In the entries below, find every line with "that" and copy it.

**PROVIDED DATA:**
================================
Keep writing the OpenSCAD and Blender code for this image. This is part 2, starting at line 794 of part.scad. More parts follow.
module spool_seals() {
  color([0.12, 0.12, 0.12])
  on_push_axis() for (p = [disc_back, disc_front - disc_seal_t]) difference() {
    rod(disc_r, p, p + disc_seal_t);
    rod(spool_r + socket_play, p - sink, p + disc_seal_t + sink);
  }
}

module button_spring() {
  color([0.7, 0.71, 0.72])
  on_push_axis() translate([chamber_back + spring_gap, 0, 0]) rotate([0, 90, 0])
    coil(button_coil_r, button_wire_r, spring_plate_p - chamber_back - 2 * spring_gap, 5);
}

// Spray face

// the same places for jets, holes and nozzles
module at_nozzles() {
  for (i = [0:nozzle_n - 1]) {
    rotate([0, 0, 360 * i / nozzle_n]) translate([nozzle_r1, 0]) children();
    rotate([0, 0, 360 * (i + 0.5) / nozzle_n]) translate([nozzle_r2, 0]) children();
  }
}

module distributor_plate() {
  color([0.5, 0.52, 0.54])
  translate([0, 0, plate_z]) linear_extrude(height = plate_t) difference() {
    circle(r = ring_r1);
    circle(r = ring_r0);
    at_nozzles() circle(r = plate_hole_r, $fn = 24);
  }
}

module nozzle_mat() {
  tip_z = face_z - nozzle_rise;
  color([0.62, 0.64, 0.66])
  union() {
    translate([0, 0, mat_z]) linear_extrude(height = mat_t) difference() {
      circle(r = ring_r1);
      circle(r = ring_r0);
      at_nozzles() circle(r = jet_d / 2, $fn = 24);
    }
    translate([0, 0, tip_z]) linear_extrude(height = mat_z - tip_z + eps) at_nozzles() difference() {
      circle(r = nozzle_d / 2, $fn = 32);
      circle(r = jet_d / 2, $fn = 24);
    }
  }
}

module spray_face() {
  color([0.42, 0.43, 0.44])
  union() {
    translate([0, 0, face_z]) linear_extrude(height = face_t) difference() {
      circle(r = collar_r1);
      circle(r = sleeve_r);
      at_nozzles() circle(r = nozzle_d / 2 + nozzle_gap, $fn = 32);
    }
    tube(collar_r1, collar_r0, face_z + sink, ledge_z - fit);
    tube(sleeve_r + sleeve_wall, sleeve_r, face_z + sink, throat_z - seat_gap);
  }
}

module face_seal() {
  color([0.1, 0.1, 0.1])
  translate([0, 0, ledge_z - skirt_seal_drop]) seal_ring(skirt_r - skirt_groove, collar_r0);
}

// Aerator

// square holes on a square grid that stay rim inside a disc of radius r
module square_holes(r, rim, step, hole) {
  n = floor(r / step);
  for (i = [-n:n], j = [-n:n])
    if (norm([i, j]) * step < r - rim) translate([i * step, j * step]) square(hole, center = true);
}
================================
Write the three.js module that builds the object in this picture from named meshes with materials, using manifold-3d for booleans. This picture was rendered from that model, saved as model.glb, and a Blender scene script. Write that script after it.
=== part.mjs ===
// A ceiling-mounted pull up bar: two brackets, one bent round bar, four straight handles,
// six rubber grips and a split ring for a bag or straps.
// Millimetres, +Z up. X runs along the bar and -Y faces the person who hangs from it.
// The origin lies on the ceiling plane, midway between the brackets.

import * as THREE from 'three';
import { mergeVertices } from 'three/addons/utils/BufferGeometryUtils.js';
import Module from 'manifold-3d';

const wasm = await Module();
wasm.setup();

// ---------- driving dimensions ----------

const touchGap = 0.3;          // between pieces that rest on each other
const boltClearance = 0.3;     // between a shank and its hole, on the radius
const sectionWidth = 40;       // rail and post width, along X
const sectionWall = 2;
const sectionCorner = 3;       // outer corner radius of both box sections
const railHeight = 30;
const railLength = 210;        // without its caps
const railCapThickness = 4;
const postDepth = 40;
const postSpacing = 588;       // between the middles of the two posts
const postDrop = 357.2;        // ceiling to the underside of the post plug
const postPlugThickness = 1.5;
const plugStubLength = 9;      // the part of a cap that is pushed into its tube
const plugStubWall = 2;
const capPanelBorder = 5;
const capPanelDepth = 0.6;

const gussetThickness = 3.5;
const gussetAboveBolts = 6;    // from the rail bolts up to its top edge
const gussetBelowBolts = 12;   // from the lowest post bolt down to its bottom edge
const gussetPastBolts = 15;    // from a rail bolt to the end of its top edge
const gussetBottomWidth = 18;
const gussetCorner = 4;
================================
**EXPECTED ANSWER:**
// square holes on a square grid that stay rim inside a disc of radius r
Write the three.js module that builds the object in this picture from named meshes with materials, using manifold-3d for booleans. This picture was rendered from that model, saved as model.glb, and a Blender scene script. Write that script after it.
const touchGap = 0.3;          // between pieces that rest on each other
const plugStubLength = 9;      // the part of a cap that is pushed into its tube